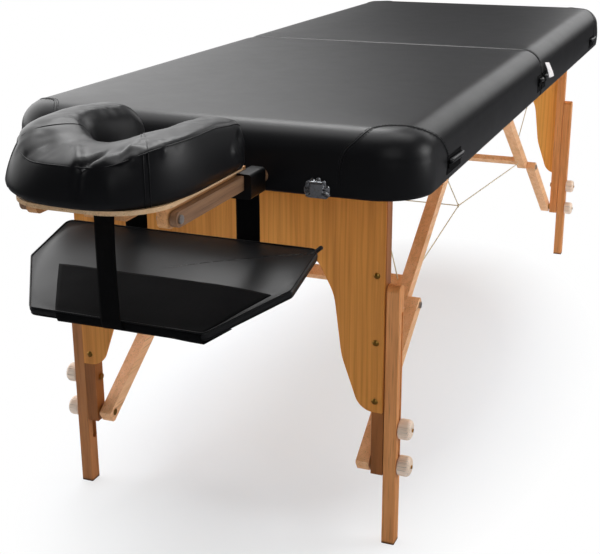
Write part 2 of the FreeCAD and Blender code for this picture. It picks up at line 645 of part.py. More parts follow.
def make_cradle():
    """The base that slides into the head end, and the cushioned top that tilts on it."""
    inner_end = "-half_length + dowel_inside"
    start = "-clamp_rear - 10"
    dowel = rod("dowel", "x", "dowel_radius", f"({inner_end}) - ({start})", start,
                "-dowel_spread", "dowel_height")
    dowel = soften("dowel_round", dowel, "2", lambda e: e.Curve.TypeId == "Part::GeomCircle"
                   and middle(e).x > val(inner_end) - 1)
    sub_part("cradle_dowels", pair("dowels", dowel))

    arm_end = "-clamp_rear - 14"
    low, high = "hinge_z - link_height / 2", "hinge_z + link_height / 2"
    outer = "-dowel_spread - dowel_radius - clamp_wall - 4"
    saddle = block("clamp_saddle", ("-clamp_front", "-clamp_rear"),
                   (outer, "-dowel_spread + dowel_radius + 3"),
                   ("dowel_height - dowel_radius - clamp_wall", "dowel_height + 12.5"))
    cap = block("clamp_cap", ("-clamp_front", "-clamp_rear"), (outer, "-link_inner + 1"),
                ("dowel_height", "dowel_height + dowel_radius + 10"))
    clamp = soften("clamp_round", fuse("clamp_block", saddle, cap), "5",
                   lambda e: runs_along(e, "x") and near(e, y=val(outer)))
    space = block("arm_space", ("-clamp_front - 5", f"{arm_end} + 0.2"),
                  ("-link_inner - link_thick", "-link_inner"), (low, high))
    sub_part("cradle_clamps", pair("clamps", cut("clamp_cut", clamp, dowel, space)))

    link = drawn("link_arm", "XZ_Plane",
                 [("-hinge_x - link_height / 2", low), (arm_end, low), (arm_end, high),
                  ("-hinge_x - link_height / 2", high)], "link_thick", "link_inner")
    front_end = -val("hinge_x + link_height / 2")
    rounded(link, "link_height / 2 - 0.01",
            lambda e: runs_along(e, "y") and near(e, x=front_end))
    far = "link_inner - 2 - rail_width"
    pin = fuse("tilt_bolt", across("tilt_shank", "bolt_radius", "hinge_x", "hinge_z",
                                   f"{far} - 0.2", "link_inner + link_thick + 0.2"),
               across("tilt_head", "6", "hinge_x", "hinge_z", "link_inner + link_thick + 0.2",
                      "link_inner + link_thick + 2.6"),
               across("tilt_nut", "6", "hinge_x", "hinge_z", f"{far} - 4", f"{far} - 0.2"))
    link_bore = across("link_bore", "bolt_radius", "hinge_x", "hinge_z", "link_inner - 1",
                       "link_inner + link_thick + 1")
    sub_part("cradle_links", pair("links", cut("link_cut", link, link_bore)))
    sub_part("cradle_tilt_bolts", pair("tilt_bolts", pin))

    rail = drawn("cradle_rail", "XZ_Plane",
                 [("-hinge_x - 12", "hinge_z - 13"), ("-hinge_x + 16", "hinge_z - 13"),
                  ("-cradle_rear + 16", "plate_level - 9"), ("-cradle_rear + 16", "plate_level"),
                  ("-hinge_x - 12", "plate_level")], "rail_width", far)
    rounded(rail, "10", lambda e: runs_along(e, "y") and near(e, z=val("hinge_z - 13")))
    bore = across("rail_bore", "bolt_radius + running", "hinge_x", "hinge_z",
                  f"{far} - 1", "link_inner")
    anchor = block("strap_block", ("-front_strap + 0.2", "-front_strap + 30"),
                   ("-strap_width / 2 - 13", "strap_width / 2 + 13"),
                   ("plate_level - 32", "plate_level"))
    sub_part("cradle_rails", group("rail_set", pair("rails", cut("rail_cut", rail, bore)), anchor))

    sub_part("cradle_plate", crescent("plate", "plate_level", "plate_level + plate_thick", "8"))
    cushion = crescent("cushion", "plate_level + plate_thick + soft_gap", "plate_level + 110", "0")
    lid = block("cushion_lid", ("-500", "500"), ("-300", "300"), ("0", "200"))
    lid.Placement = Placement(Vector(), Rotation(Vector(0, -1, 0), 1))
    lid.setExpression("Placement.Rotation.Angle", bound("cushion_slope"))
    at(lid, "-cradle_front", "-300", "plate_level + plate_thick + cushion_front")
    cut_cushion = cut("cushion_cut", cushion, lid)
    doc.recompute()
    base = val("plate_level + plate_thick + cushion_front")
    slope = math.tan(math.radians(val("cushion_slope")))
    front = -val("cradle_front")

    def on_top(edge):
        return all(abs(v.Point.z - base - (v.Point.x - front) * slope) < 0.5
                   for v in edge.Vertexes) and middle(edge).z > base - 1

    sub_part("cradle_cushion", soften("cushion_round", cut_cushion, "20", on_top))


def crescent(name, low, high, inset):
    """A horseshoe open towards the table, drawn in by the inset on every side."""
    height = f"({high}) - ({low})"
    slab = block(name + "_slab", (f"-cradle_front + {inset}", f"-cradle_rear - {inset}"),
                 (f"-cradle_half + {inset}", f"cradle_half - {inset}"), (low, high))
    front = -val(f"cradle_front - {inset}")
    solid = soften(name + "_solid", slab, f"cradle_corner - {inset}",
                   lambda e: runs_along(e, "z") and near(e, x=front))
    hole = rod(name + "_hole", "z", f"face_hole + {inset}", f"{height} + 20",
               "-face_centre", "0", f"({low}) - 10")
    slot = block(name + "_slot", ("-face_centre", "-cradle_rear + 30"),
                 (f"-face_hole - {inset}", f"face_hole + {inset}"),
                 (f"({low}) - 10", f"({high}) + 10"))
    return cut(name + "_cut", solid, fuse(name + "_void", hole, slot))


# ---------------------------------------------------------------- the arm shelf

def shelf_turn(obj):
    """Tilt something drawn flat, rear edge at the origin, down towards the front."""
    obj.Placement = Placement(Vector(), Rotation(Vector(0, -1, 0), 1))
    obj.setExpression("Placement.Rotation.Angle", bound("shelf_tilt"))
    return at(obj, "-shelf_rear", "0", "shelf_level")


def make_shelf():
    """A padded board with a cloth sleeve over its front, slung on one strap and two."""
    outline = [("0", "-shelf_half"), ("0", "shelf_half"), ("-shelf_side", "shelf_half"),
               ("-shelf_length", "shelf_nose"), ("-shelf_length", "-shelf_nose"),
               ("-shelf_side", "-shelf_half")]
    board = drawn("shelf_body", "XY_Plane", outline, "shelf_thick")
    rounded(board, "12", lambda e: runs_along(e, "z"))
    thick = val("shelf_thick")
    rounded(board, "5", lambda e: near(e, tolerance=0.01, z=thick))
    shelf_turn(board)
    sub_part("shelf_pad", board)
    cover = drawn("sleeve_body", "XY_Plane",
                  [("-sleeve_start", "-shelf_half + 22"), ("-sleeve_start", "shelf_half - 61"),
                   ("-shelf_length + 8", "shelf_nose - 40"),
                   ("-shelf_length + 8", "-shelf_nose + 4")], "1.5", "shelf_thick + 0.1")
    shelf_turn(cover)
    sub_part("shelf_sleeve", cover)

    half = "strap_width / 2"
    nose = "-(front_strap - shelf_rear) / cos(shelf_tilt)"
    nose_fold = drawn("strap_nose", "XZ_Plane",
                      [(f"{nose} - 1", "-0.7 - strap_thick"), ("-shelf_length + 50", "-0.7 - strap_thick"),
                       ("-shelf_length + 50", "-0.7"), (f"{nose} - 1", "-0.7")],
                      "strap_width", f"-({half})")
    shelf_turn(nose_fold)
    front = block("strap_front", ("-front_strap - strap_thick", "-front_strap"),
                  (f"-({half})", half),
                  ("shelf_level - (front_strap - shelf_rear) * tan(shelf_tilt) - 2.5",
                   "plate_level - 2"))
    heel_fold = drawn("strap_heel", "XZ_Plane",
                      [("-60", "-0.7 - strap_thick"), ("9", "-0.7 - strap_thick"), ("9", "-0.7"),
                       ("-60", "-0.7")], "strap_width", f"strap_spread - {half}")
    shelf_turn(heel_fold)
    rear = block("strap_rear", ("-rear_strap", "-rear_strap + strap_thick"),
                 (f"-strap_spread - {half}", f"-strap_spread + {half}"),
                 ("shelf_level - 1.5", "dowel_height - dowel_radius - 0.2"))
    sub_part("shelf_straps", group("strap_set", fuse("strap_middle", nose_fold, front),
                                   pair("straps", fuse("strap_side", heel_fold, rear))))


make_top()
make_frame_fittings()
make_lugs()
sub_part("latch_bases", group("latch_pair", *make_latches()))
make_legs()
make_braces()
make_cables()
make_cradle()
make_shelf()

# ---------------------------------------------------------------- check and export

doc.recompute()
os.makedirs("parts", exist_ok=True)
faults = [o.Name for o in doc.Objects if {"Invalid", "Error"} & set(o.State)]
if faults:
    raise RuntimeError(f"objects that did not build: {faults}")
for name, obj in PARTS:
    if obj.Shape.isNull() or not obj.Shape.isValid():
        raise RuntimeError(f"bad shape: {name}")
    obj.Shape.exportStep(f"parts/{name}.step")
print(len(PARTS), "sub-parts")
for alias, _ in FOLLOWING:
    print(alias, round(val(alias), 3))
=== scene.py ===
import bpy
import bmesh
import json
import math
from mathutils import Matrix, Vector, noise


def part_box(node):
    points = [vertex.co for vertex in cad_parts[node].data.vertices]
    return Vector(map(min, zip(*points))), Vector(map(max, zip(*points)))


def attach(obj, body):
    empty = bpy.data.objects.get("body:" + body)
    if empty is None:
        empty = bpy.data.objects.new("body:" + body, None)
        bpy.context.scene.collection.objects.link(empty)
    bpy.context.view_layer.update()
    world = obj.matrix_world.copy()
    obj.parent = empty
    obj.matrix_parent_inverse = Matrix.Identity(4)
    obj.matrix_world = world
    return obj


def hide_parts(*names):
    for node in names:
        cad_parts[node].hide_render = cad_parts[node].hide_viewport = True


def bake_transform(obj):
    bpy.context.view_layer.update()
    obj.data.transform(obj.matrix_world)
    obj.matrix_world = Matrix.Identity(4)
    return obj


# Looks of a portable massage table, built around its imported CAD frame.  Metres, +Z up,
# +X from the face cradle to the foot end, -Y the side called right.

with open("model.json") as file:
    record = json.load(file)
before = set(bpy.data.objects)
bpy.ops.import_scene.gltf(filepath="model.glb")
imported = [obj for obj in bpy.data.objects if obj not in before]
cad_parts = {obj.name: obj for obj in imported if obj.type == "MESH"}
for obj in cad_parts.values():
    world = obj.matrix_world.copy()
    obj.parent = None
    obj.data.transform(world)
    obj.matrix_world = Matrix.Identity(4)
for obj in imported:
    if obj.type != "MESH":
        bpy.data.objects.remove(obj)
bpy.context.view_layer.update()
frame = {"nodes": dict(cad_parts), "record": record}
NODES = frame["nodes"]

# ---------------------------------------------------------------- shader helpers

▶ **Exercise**
Write down exactly the span of lines above from the one containing "check and export" to the one containing "obj.data.transform(world)", both ends included.

▶ **Exercise solution**
# ---------------------------------------------------------------- check and export

doc.recompute()
os.makedirs("parts", exist_ok=True)
faults = [o.Name for o in doc.Objects if {"Invalid", "Error"} & set(o.State)]
if faults:
    raise RuntimeError(f"objects that did not build: {faults}")
for name, obj in PARTS:
    if obj.Shape.isNull() or not obj.Shape.isValid():
        raise RuntimeError(f"bad shape: {name}")
    obj.Shape.exportStep(f"parts/{name}.step")
print(len(PARTS), "sub-parts")
for alias, _ in FOLLOWING:
    print(alias, round(val(alias), 3))
=== scene.py ===
import bpy
import bmesh
import json
import math
from mathutils import Matrix, Vector, noise


def part_box(node):
    points = [vertex.co for vertex in cad_parts[node].data.vertices]
    return Vector(map(min, zip(*points))), Vector(map(max, zip(*points)))


def attach(obj, body):
    empty = bpy.data.objects.get("body:" + body)
    if empty is None:
        empty = bpy.data.objects.new("body:" + body, None)
        bpy.context.scene.collection.objects.link(empty)
    bpy.context.view_layer.update()
    world = obj.matrix_world.copy()
    obj.parent = empty
    obj.matrix_parent_inverse = Matrix.Identity(4)
    obj.matrix_world = world
    return obj


def hide_parts(*names):
    for node in names:
        cad_parts[node].hide_render = cad_parts[node].hide_viewport = True


def bake_transform(obj):
    bpy.context.view_layer.update()
    obj.data.transform(obj.matrix_world)
    obj.matrix_world = Matrix.Identity(4)
    return obj


# Looks of a portable massage table, built around its imported CAD frame.  Metres, +Z up,
# +X from the face cradle to the foot end, -Y the side called right.

with open("model.json") as file:
    record = json.load(file)
before = set(bpy.data.objects)
bpy.ops.import_scene.gltf(filepath="model.glb")
imported = [obj for obj in bpy.data.objects if obj not in before]
cad_parts = {obj.name: obj for obj in imported if obj.type == "MESH"}
for obj in cad_parts.values():
    world = obj.matrix_world.copy()
    obj.parent = None
    obj.data.transform(world)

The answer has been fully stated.